Initiative has surpassed original target
Washington: February 28, 2012 – Five million mothers, and children ages 0 to 6, are benefiting from World Bank (WB) programs developed throughout the Latin American region, under the Early Childhood Initiative: An investment for Life, the multilateral bank announced today.
After two years of operation, the initiative has approved US$400 million worth of projects, doubling the initial projected funding, and surpassing the original total commitment of US$300 million for the period 2010-2013. It has also expanded the number of targeted children who were able to benefit in the first year of operation.
The initiative seeks to implement comprehensive, well articulated and efficient Early Child Development (ECD) policies and programs in order to ensure all children a full opportunity to succeed later in life. Currently the initiative supports ECD programs in most countries in Latin America, either through lending programs, grants or technical assistance.
“Doubling down” on early childhood development shows countries in LAC recognize that investing early is investing smartly. ECD is not only good for children, it also provides a high payoff for societies and the economy.
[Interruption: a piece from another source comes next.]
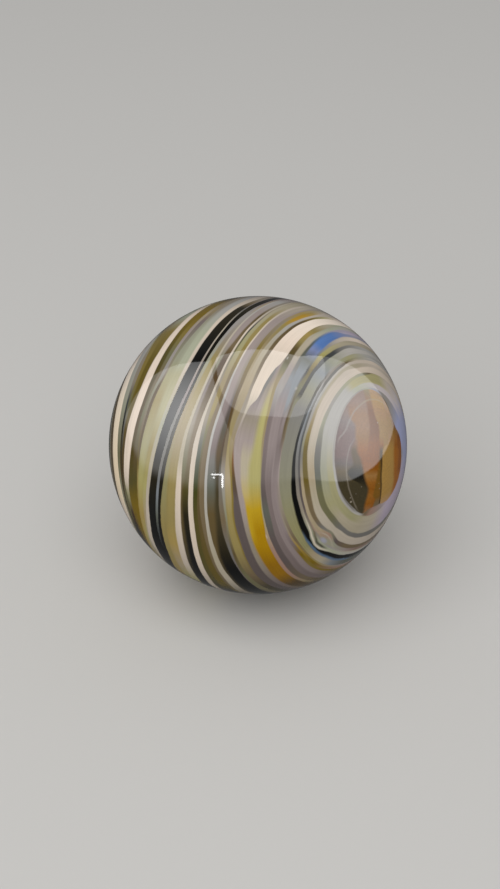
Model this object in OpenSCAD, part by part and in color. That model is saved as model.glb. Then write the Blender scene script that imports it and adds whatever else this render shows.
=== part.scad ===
// A handmade glass marble: one solid ball of opaque and clear glass. Its
// stripes are rings round an eye on one side, and they lean more and more the
// further they lie from the eye. The origin is the middle of the ball.

/* [Ball] */
// Diameter of the ball
ball_d = 25.4; // [12:0.1:60]

/* [Eye] */
// How far the eye looks round towards the front, from straight along +X
eye_turn = 31; // [0:1:90]
// How far the eye looks up from the level
eye_lift = 15.5; // [-20:0.5:60]
// Angle from the middle of the eye to its rim, seen from the middle of the ball
eye_rim = 27; // [10:1:35]

/* [Stripes] */
// Side of the eye from which the stripes are measured: 0 below it, 90 behind it
front_side = 240; // [180:1:300]
// Lean of the stripes that lie far from the eye
far_lean = 17; // [0:0.5:25]
// Angle from the eye at which the lean begins
lean_start = 45; // [30:1:60]
// Angle from the eye at which the lean is full
lean_full = 90; // [80:1:110]
// Side that the leaning stripes drop away to, measured from the front side
lean_side = 125; // [90:1:160]
// The stripes in order from the rim of the eye: width in degrees, and glass
stripes = [
    [0.8, "ice"],
    [4.7, "mint"],
    [1.2, "slate"],
    [4.3, "cream"],
    [1.7, "olive"],
    [3.9, "ink"],
    [4.3, "tan"],
    [0.9, "rust"],
    [5.7, "mauve"],
    [4.5, "yellow"],
    [5.3, "lilac"],
    [3.0, "mustard"],
    [2.7, "olive"],
    [3.5, "mauve"],
    [1.6, "cream"],
    [3.7, "mint"],
    [2.0, "cream"],
    [1.7, "olive"],
    [4.3, "khaki"],
    [6.0, "ink"],
    [2.0, "cream"],
    [7.0, "mint"],
    [1.0, "slate"],
    [4.5, "khaki"],
    [5.0, "cream"],
    [5.0, "olive"],
    [4.5, "slate"],
    [5.5, "cream"]
];

/* [Hidden] */
$fn = 180;

ball_r = ball_d / 2;

// The angle from the eye, along the front side, at which stripe i begins
function stripe_start(i) = i == 0 ? eye_rim : stripe_start(i - 1) + stripes[i - 1][0];

// The lean of an edge that starts at this angle from the eye
function lean(angle) =
    far_lean * min(1, max(0, (angle - lean_start) / (lean_full - lean_start)));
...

Those first five years of life decide the future of a child and its ability to interact in society as an adult,” said Hasan Tuluy, the newly appointed World Bank Vice President for Latin America and the Caribbean. “
The Early Childhood Initiative: An Investment for Life was launched two years ago at World Bank headquarters by WB President Robert B. Zoellick and Shakira Mebarak’s ALAS Foundation.The initiative is designed to help reduce inequality among children. It supports efforts that help ensure children get the attention, nutrition and stimulation they need, from ante-natal care through to entering school.
Roadmap to success
The Bank is working with governments to ensure that ECD programs are well coordinated across the relevant entities so each puts in place an integrated package of services (health, nutrition, education, etc).
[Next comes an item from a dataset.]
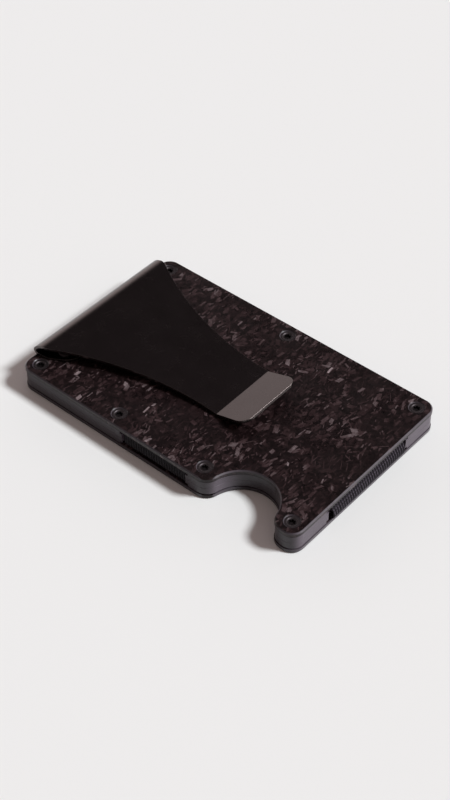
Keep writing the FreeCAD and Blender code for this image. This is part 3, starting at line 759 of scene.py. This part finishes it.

According to Keith Hansen, Human Development Director in LAC “each project has a unique formula for how best to invest in children. Projects form partnerships with various levels of government and civil society, across all social sectors, and are aligned with national circumstances.”
Argentina: The World Bank has been supporting Plan Nacer, Argentina's results-based approach to reducing infant and maternal mortality. A package of basic interventions is provided to provincial pregnant women and children under six. Today, there are more than 1.7 million beneficiaries of the program.
Brazil: Services in 28 Brazilian municipalities across 10 states have been mapped in a user-friendly web format and two interstate exchange workshops organized.
Belize: Belize’s District of Toledo has the highest rates of poverty and nutritional deficiencies among all districts in the country, affecting mostly the indigenous Mayan population. To address this challenge, the World Bank through a Japanese Social Development Fund (JSDF) Grant is helping the Government use an ECD approach to address the continuum of childhood development at the community level.
Bolivia: The Bank and Japanese government-funded program supports a series of interventions in the poorest and most vulnerable urban districts, particularly linking employment for young mothers and quality childcare. The program also helps the Government of Bolivia to improve the quality of existing childcare services, strengthen the capacity of government officials to monitor and evaluate projects. Project implementation is scheduled for 2012.
El Salvador: The Salvadoran program aims to protect and enhance the human capital of very young children residing in violence–prone urban areas, particularly protecting urban children from the food crisis. An estimated 35,000 poor and vulnerable mothers and young children will benefit from continuous support from the grant for a period of three years.
Honduras: The Nutrition and Social Protection Project in Honduras is a community-based initiative that helps to combat malnutrition in the country's poorest communities. The program employs NGOs to train community volunteers who in turn work with local mothers to teach them about proper hygiene, advantages of exclusive breastfeeding, and the importance of growth monitoring. The volunteers also weigh and measure children 0-2 years old to ensure they are growing properly.
Peru: In Peru, the Bank is supporting the Juntos program, to support the demand, supply, and governance of nutrition services provided by the Government. The program reaches about 60,000 families living in Peru's poorest districts.